PROBLEM REQUIREMENTS :: Up to and including the line with "MM = (cad_box[1][0]", reproduce the listing below exactly, beginning at its first line.

DATASET EXCERPT ::
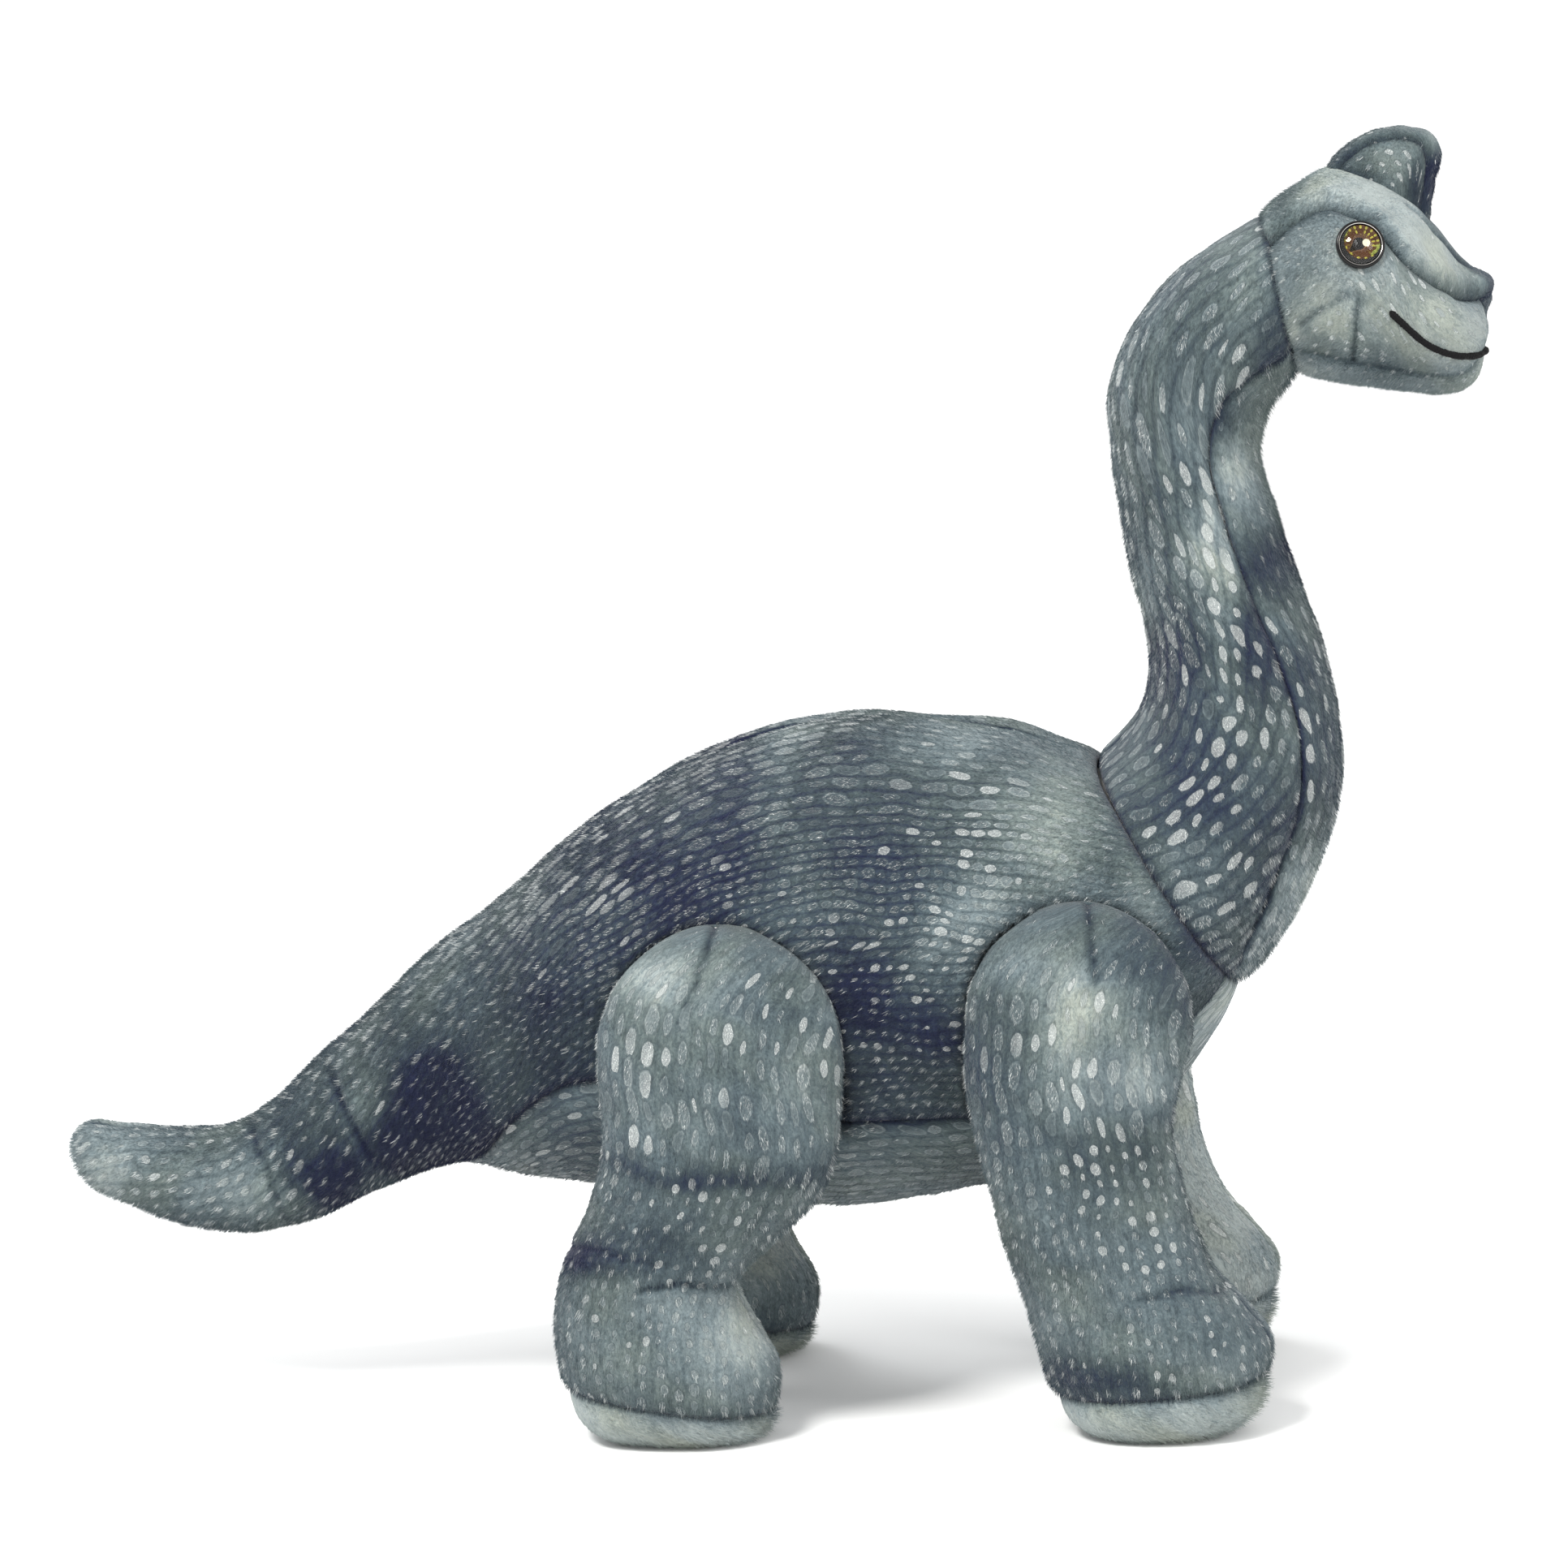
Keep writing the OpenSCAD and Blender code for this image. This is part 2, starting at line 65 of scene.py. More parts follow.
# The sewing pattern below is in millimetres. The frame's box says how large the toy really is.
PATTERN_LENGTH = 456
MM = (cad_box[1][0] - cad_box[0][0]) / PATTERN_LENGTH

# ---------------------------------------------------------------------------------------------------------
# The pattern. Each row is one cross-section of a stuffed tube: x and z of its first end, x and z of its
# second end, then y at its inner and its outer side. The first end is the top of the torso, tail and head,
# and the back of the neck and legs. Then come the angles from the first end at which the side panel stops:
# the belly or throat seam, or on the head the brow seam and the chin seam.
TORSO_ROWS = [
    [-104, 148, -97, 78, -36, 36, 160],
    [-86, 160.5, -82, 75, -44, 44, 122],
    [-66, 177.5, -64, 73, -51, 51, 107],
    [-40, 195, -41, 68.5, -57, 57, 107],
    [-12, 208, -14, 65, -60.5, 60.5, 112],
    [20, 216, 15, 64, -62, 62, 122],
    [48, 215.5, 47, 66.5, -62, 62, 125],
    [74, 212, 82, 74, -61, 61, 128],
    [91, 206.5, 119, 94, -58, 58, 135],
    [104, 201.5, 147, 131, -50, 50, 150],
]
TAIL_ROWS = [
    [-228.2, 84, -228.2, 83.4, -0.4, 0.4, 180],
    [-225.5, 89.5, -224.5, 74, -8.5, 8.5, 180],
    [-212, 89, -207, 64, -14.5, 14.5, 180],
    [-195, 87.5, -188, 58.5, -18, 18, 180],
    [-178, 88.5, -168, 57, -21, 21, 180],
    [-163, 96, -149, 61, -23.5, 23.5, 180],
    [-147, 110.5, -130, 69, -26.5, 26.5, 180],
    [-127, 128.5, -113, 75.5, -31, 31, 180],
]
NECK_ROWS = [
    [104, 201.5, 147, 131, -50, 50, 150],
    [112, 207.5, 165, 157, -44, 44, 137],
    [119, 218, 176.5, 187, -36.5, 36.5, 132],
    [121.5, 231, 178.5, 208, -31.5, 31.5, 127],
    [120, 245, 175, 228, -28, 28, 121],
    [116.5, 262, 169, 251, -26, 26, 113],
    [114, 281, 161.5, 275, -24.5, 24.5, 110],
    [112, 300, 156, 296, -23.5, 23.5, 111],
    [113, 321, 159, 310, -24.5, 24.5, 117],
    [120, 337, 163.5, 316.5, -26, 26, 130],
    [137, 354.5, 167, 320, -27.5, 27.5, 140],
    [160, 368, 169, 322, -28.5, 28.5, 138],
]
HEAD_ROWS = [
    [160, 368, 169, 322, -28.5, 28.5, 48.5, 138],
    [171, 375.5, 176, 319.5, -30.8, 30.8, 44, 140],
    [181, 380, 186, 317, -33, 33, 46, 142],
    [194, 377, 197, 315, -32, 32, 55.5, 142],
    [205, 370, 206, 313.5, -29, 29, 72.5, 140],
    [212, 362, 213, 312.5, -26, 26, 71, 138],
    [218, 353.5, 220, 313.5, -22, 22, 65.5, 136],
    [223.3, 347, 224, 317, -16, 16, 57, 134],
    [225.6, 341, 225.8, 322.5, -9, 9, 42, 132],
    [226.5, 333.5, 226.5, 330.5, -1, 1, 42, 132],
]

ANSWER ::
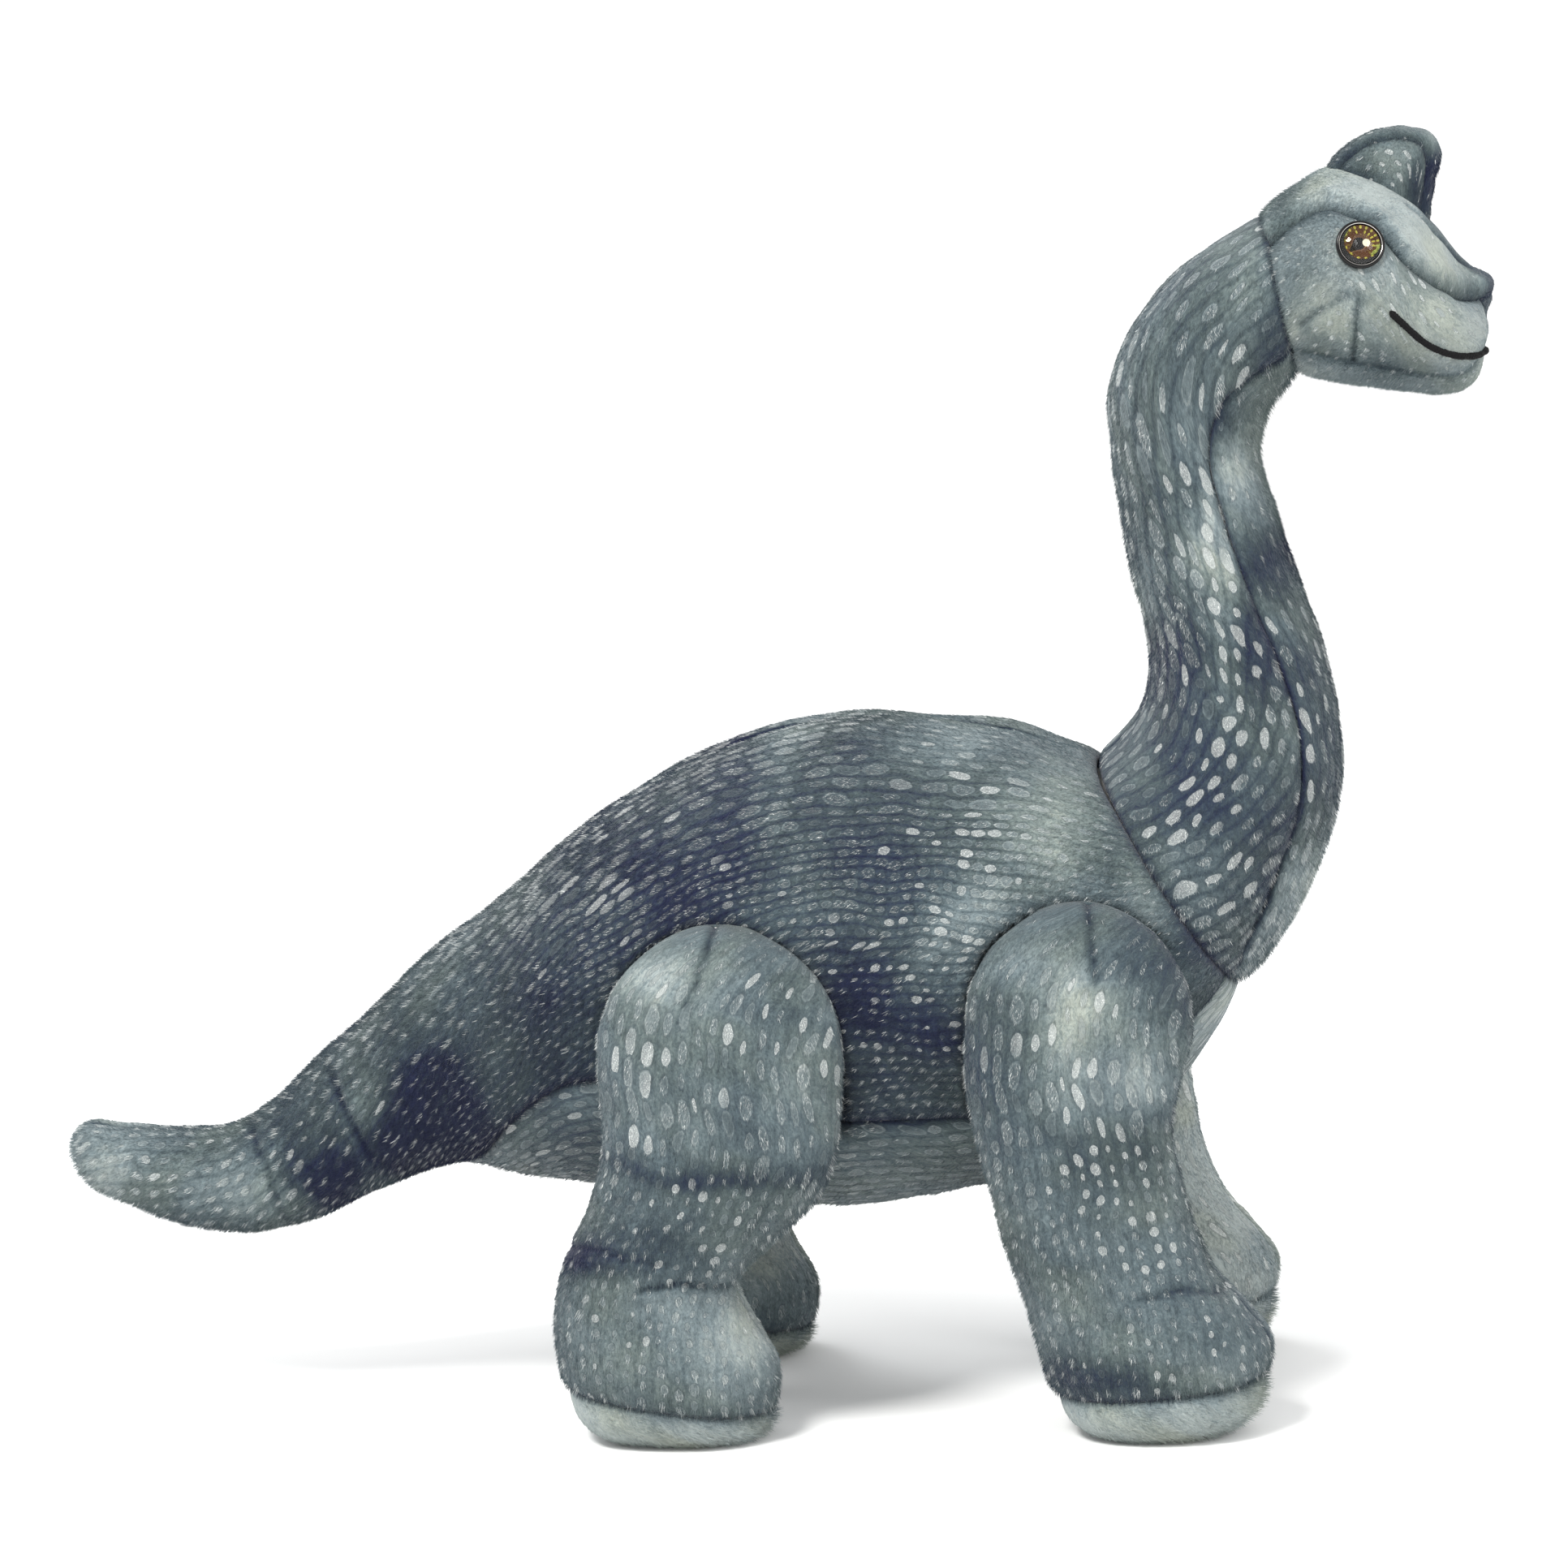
Keep writing the OpenSCAD and Blender code for this image. This is part 2, starting at line 65 of scene.py. More parts follow.
# The sewing pattern below is in millimetres. The frame's box says how large the toy really is.
PATTERN_LENGTH = 456
MM = (cad_box[1][0] - cad_box[0][0]) / PATTERN_LENGTH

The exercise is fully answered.